The president is clearly convinced that only a radical show of strength can consolidate his shaken power structure which, he claims, has been infiltrated by the Hizmet movement of Fethullah Gülen, a US-based exiled cleric who Turkey now wants to extradite. Already, the economic costs of domestic turmoil are visible. The Turkish lira has dropped, the Istanbul stock index is down and the debt situation has deteriorated.
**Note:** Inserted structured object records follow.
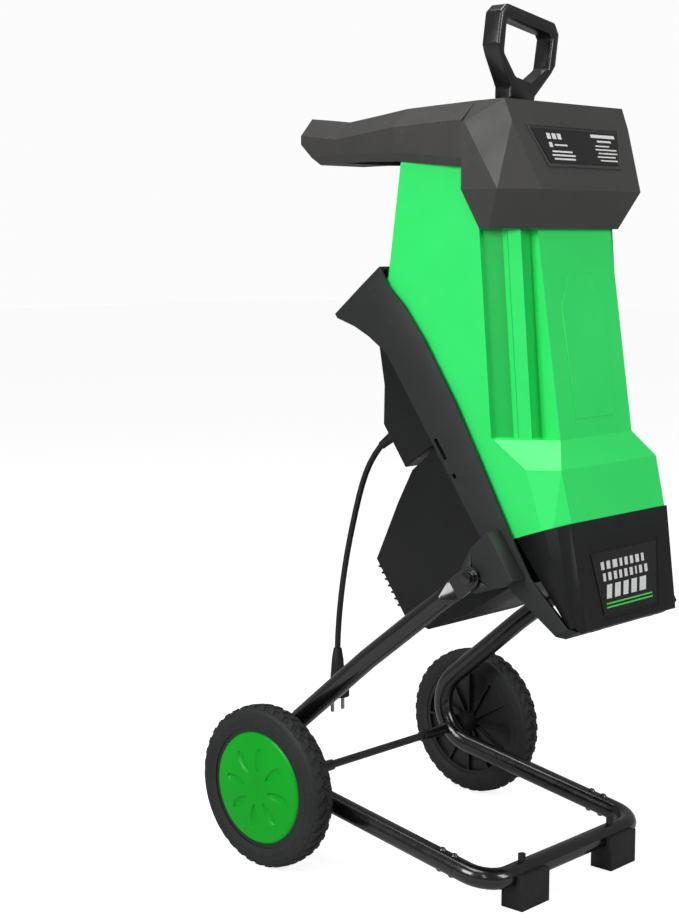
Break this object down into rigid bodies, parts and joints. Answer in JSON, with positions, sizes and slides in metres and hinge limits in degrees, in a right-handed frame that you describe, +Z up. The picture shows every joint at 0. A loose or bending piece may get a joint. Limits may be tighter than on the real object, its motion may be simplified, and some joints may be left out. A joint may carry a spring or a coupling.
{
  "type": "garden shredder",
  "caption": "Electric garden shredder with a tilting feed hopper, lift-out plunger, geared blade disc and motor, on a two-wheeled tube frame.",
  "frame": {"origin": "on the ground under the middle of the machine's bounding box", "axes": "+Z up, -Y towards the front with the feet and discharge hood, +Y towards the wheels and push handle, +X across the axle"},
  "size_m": [0.448, 0.49, 1.0272],
  "materials": {
    "green_plastic": "satin moulded",
    "grey_plastic": "fine moulded texture",
    "casing_plastic": "fine moulded texture",
    "dark_plastic": "fine moulded texture",
    "label_black": "gloss film",
    "steel": "turned and ground",
    "blade_steel": "ground",
    "zinc": "zinc plated",
    "cast_alloy": "die cast",
    "core_steel": "laminated",
    "copper": "bare",
    "carbon": "pressed carbon",
    "frame_paint": "gloss black powder coat",
    "axle_paint": "gloss black",
    "cord_rubber": "matte sheath",
    "foot_rubber": "matte moulded",
    "button_green": "gloss",
    "button_red": "gloss",
    "button_black": "gloss",
    "tyre": "matte tread",
    "rim_plastic": "moulded",
    "cap_green": "gloss moulded"
  },
  "bodies": {
    "frame": {"casing_tray": "casing_plastic", "motor_housing": "dark_plastic", "vent_grille": "dark_plastic", "housing_screws": "zinc", "switch_housing": "dark_plastic", "cord_gland": "cord_rubber", "cord": "cord_rubber", "plug": "cord_rubber", "plug_pins": "zinc", "hinge_pin": "steel", "bearing_plate": "steel", "bearings": "steel", "gear_case": "cast_alloy", "motor_can": "cast_alloy", "stator": "core_steel", "brush_holders": "copper", "brushes": "carbon", "bracket_left": "casing_plastic", "bracket_right": "casing_plastic", "tube_left": "frame_paint", "tube_right": "frame_paint", "tube_front": "frame_paint", "foot_left": "foot_rubber", "foot_right": "foot_rubber", "frame_bolts": "frame_paint", "tube_rivets": "zinc", "axle": "axle_paint", "axle_sleeves": "frame_paint", "axle_nuts": "zinc"},
    "hopper": {"hopper_shell": "green_plastic", "head_cover": "grey_plastic", "head_label": "label_black", "feed_plate": "dark_plastic", "counter_blade": "steel", "discharge_hood": "dark_plastic", "hood_label": "label_black"},
    "plunger": {"plunger_handle": "grey_plastic", "plunger_stem": "dark_plastic"},
    "cutter": {"spindle": "steel", "blade_disc": "steel", "blades": "blade_steel", "blade_screws": "zinc", "disc_bolt": "zinc", "drive_gear": "steel"},
    "armature": {"armature_shaft": "steel", "rotor_stack": "core_steel", "commutator": "copper", "motor_fan": "dark_plastic", "pinion": "steel"},
    "lock": {"lock_knob": "dark_plastic", "lock_stud": "zinc"},
    "start_button": {"button_on": "button_green"},
    "stop_button": {"button_off": "button_red"},
    "reset_button": {"button_reset": "button_black"},
    "wheel_left": {"tyre_left": "tyre", "rim_left": "rim_plastic", "hub_cap_left": "cap_green"},
    "wheel_right": {"tyre_right": "tyre", "rim_right": "rim_plastic", "hub_cap_right": "cap_green"}
  },
  "joints": [
    {"name": "hopper_tilt", "type": "hinge", "parent": "frame", "child": "hopper", "pos_m": [0, -0.23482, 0.33382], "axis": [1, 0, 0], "range_deg": [0, 55]},
    {"name": "plunger_lift", "type": "slide", "parent": "hopper", "child": "plunger", "axis": [0.1564, 0, 0.9877], "range_m": [0, 0.18]},
    {"name": "cutter_spin", "type": "hinge", "parent": "frame", "child": "cutter", "pos_m": [0, -0.11583, 0.51226], "axis": [0, -0.8161, 0.5779], "continuous": true},
    {"name": "armature_spin", "type": "hinge", "parent": "frame", "child": "armature", "pos_m": [0, -0.14472, 0.47146], "axis": [0, -0.8161, 0.5779], "continuous": true},
    {"name": "lock_turn", "type": "hinge", "parent": "frame", "child": "lock", "pos_m": [0, 0.05697, 0.69747], "axis": [0, 0.5779, 0.8161], "range_deg": [0, 720]},
    {"name": "start_press", "type": "slide", "parent": "frame", "child": "start_button", "axis": [0, -0.8161, 0.5779], "range_m": [0, 0.003], "stiffness_N_per_m": 500, "springref_m": -0.001},
    {"name": "stop_press", "type": "slide", "parent": "frame", "child": "stop_button", "axis": [0, -0.8161, 0.5779], "range_m": [0, 0.003], "stiffness_N_per_m": 500, "springref_m": -0.001},
    {"name": "reset_press", "type": "slide", "parent": "frame", "child": "reset_button", "axis": [0, -0.8161, 0.5779], "range_m": [0, 0.003], "stiffness_N_per_m": 500, "springref_m": -0.001},
    {"name": "wheel_left_spin", "type": "hinge", "parent": "frame", "child": "wheel_left", "pos_m": [-0.204, 0.143, 0.1], "axis": [1, 0, 0], "continuous": true},
    {"name": "wheel_right_spin", "type": "hinge", "parent": "frame", "child": "wheel_right", "pos_m": [0.204, 0.143, 0.1], "axis": [1, 0, 0], "continuous": true}
  ],
  "couplings": [
    {"joint": "armature_spin", "follows": "cutter_spin", "ratio": -4}
  ]
}
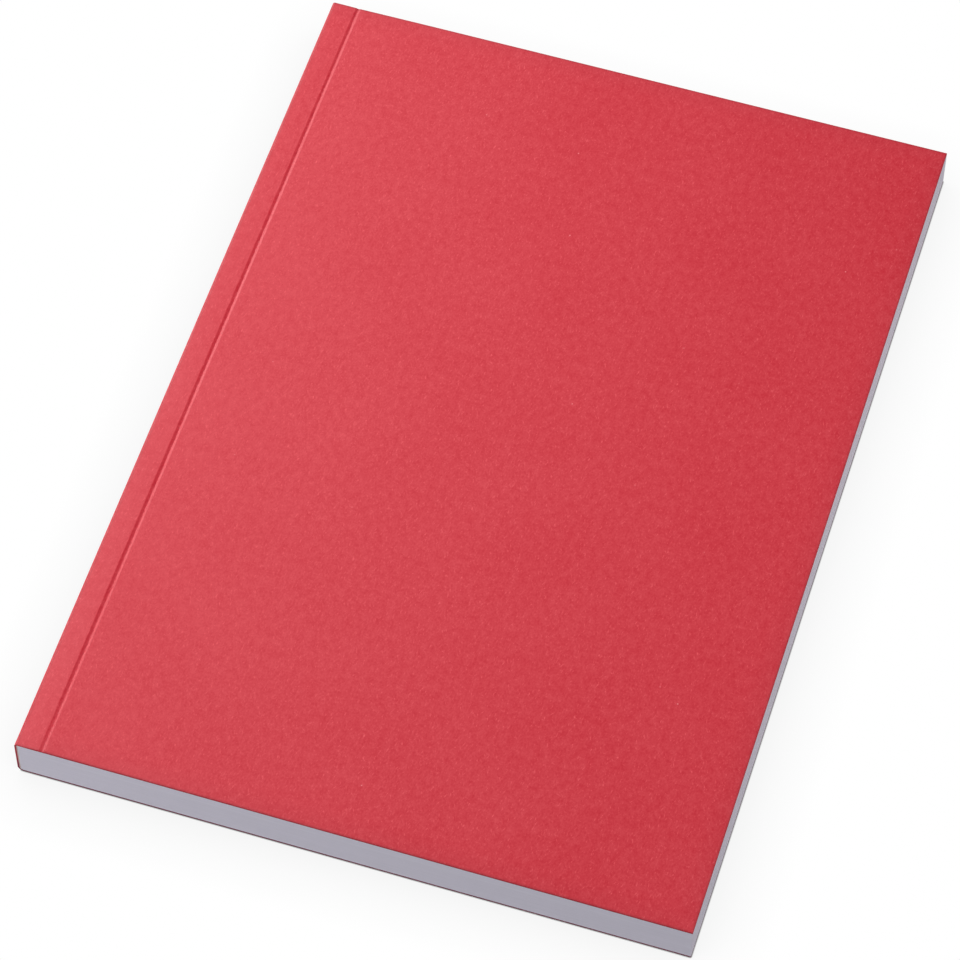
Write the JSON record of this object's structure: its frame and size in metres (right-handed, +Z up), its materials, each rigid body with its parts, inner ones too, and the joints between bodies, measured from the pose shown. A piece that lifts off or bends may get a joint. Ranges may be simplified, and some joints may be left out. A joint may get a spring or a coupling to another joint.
{
  "type": "softcover notebook",
  "caption": "Closed softcover notebook: plain card cover scored beside the spine, with front and back panels that open round a glued block of trimmed leaves.",
  "frame": {"origin": "centre of the closed book's underside, level with the table", "axes": "+X from the spine to the fore-edge, +Y from tail to head, +Z up through the front cover"},
  "size_m": [0.148, 0.21, 0.0106],
  "materials": {
    "cover_card": "matt, dyed through, with fine fibres",
    "leaves": "matt white, trimmed edges",
    "hot_melt": "waxy, slightly yellow"
  },
  "bodies": {
    "book_block": {"page_block": "leaves", "binding_glue": "hot_melt", "spine_cover": "cover_card"},
    "front_panel": {"front_cover": "cover_card"},
    "back_panel": {"back_cover": "cover_card"}
  },
  "joints": [
    {"name": "front_hinge", "type": "hinge", "parent": "book_block", "child": "front_panel", "pos_m": [-0.0678, 0, 0.01064], "axis": [0, -1, 0], "range_deg": [0, 178]},
    {"name": "back_hinge", "type": "hinge", "parent": "book_block", "child": "back_panel", "pos_m": [-0.0678, 0, 0], "axis": [0, 1, 0], "range_deg": [0, 178]}
  ]
}
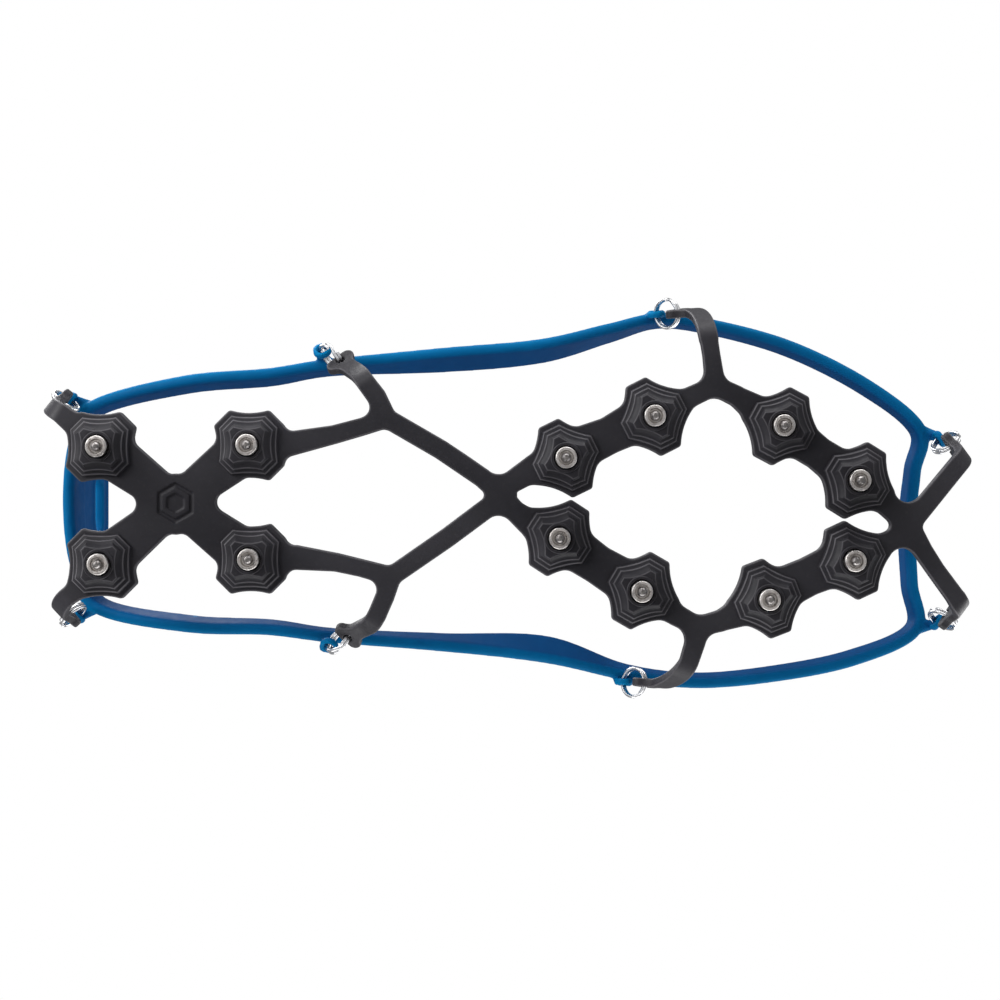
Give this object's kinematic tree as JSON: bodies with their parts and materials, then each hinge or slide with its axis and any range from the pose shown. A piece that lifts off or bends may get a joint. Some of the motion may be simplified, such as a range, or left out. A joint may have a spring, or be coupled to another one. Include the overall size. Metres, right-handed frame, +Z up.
{
  "type": "shoe ice cleats",
  "caption": "Stretch-on ice cleats for a right shoe: a moulded rubber sole web with carbide studs hangs on steel link rings from an elastic harness.",
  "frame": {"origin": "middle of the whole cleat in plan, on the plane of the stud tips", "axes": "+X towards the toe, +Y towards the inner side of the right foot, +Z up towards the shoe"},
  "size_m": [0.2986, 0.131, 0.086],
  "materials": {
    "web_rubber": "satin moulded rubber",
    "harness_rubber": "satin stretch rubber",
    "stud_metal": "turned",
    "carbide": "ground",
    "ring_steel": "polished wire"
  },
  "bodies": {
    "sole": {"traction_matrix": "web_rubber", "harness": "harness_rubber", "stud_body_heel_rear_outer": "stud_metal", "stud_body_heel_rear_inner": "stud_metal", "stud_body_heel_front_outer": "stud_metal", "stud_body_heel_front_inner": "stud_metal", "stud_body_ball_rear_outer": "stud_metal", "stud_body_ball_rear_inner": "stud_metal", "stud_body_ball_front_outer": "stud_metal", "stud_body_ball_front_inner": "stud_metal", "stud_body_toe_rear_outer": "stud_metal", "stud_body_toe_rear_inner": "stud_metal", "stud_body_toe_front_outer": "stud_metal", "stud_body_toe_front_inner": "stud_metal", "carbide_pin_heel_rear_outer": "carbide", "carbide_pin_heel_rear_inner": "carbide", "carbide_pin_heel_front_outer": "carbide", "carbide_pin_heel_front_inner": "carbide", "carbide_pin_ball_rear_outer": "carbide", "carbide_pin_ball_rear_inner": "carbide", "carbide_pin_ball_front_outer": "carbide", "carbide_pin_ball_front_inner": "carbide", "carbide_pin_toe_rear_outer": "carbide", "carbide_pin_toe_rear_inner": "carbide", "carbide_pin_toe_front_outer": "carbide", "carbide_pin_toe_front_inner": "carbide"},
    "ring_heel_outer": {"link_ring_heel_outer": "ring_steel"},
    "ring_heel_inner": {"link_ring_heel_inner": "ring_steel"},
    "ring_arch_outer": {"link_ring_arch_outer": "ring_steel"},
    "ring_arch_inner": {"link_ring_arch_inner": "ring_steel"},
    "ring_ball_outer": {"link_ring_ball_outer": "ring_steel"},
    "ring_ball_inner": {"link_ring_ball_inner": "ring_steel"},
    "ring_toe_outer": {"link_ring_toe_outer": "ring_steel"},
    "ring_toe_inner": {"link_ring_toe_inner": "ring_steel"}
  },
  "joints": [
    {"name": "ring_heel_outer_spin", "type": "hinge", "parent": "sole", "child": "ring_heel_outer", "pos_m": [-0.14472, -0.0317, 0.03154], "axis": [-0.6284, 0.7635, 0.1489], "continuous": true},
    {"name": "ring_heel_inner_spin", "type": "hinge", "parent": "sole", "child": "ring_heel_inner", "pos_m": [-0.14237, 0.0383, 0.03154], "axis": [0.6856, 0.7136, -0.1442], "continuous": true},
    {"name": "ring_arch_outer_spin", "type": "hinge", "parent": "sole", "child": "ring_arch_outer", "pos_m": [-0.05623, -0.04557, 0.02154], "axis": [-0.6946, 0.6052, -0.3889], "continuous": true},
    {"name": "ring_arch_inner_spin", "type": "hinge", "parent": "sole", "child": "ring_arch_inner", "pos_m": [-0.05389, 0.04583, 0.02152], "axis": [0.6512, 0.6367, 0.4131], "continuous": true},
    {"name": "ring_ball_outer_spin", "type": "hinge", "parent": "sole", "child": "ring_ball_outer", "pos_m": [0.05278, -0.06043, 0.03027], "axis": [-0.7075, 0.1724, -0.6854], "continuous": true},
    {"name": "ring_ball_inner_spin", "type": "hinge", "parent": "sole", "child": "ring_ball_inner", "pos_m": [0.04197, 0.06043, 0.03027], "axis": [0.7075, 0.1724, 0.6854], "continuous": true},
    {"name": "ring_toe_outer_spin", "type": "hinge", "parent": "sole", "child": "ring_toe_outer", "pos_m": [0.14451, -0.01828, 0.03133], "axis": [-0.5625, -0.7574, -0.3315], "continuous": true},
    {"name": "ring_toe_inner_spin", "type": "hinge", "parent": "sole", "child": "ring_toe_inner", "pos_m": [0.14351, 0.03968, 0.03133], "axis": [0.5625, -0.7574, 0.3315], "continuous": true}
  ]
}
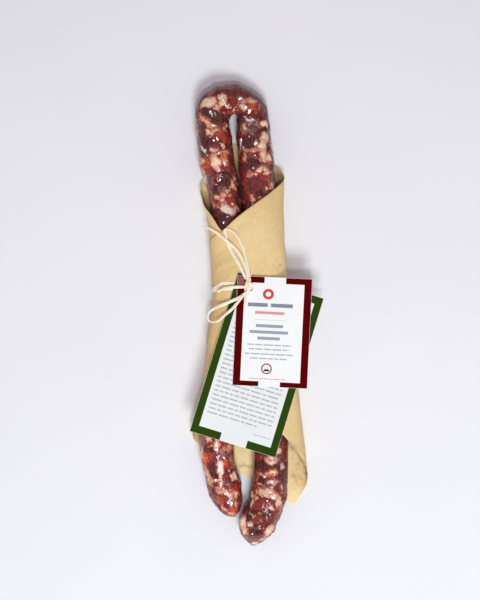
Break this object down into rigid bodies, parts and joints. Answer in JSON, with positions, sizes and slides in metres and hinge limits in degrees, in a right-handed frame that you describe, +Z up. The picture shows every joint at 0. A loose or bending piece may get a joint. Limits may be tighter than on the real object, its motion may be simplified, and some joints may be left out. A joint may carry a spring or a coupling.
{
  "type": "dried sausage in a paper wrap",
  "caption": "Dried sausage bent double and laid in a diagonal kraft paper wrap, tied at the waist with a raffia bow that holds hang tags.",
  "frame": {"origin": "middle of the whole object's footprint, on the surface it lies on", "axes": "+Y along the sausage's legs towards the bend, +X to the right as seen from above, +Z up"},
  "size_m": [0.1062, 0.3703, 0.0382],
  "materials": {
    "meat": "coarse cured pork, dark red lean and cream fat under a glossy wrinkled natural casing",
    "kraft": "matte tan butcher's paper, faintly fibrous and creased",
    "raffia": "cream raffia, fibrous and slightly glossy",
    "front_card": "satin white card with a maroon printed border",
    "back_card": "satin white card with a dark green printed border"
  },
  "bodies": {
    "root": {"sausage": "meat", "paper_wrap": "kraft", "raffia_tie": "raffia", "raffia_bow_loop": "raffia", "raffia_side_loop": "raffia", "raffia_long_tail": "raffia", "back_tag": "back_card", "front_tag": "front_card"}
  },
  "joints": []
}
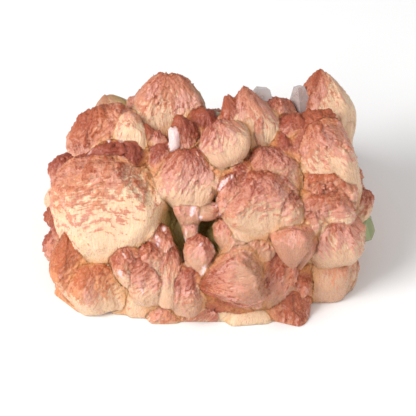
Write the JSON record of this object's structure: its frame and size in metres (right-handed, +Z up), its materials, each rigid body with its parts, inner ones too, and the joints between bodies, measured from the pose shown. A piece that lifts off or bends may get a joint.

And now Turkey is in uncharted territory in its relationship with key allies. The use of the US base in Incirlik for anti-Islamic State operations was interrupted. The domestic crackdown has been widely criticised in Europe’s capitals and relations with the EU, which were meant to be enhanced to address the refugee crisis, are, with the suspension of the human rights convention, likely to be put on hold. It is too early to say whether Mr Erdoğan is using the coup attempt to further his long-held plans of a constitutional overhaul that would further enhance his power. But all the signs are that he is set to crush anything that might be interpreted as disloyalty, and the coup attempt has handed him all the justification he needed.

How effective these policies of repression will prove in safeguarding his grip on power is open to question. But similar repression in the early 1980s, including thousands of detentions and dozens of executions, had the reverse effect in the long run as Mr Erdoğan, who began his political career in one of the Islamist movements that formed in opposition, will know. In a country where civil society has shown its resilience time and again, the president would do well to heed the lessons of the past. What Turkish citizens urgently need, and the rest of the world will be anxiously hoping to see, is not vengeance, but the restoration of the rule of law.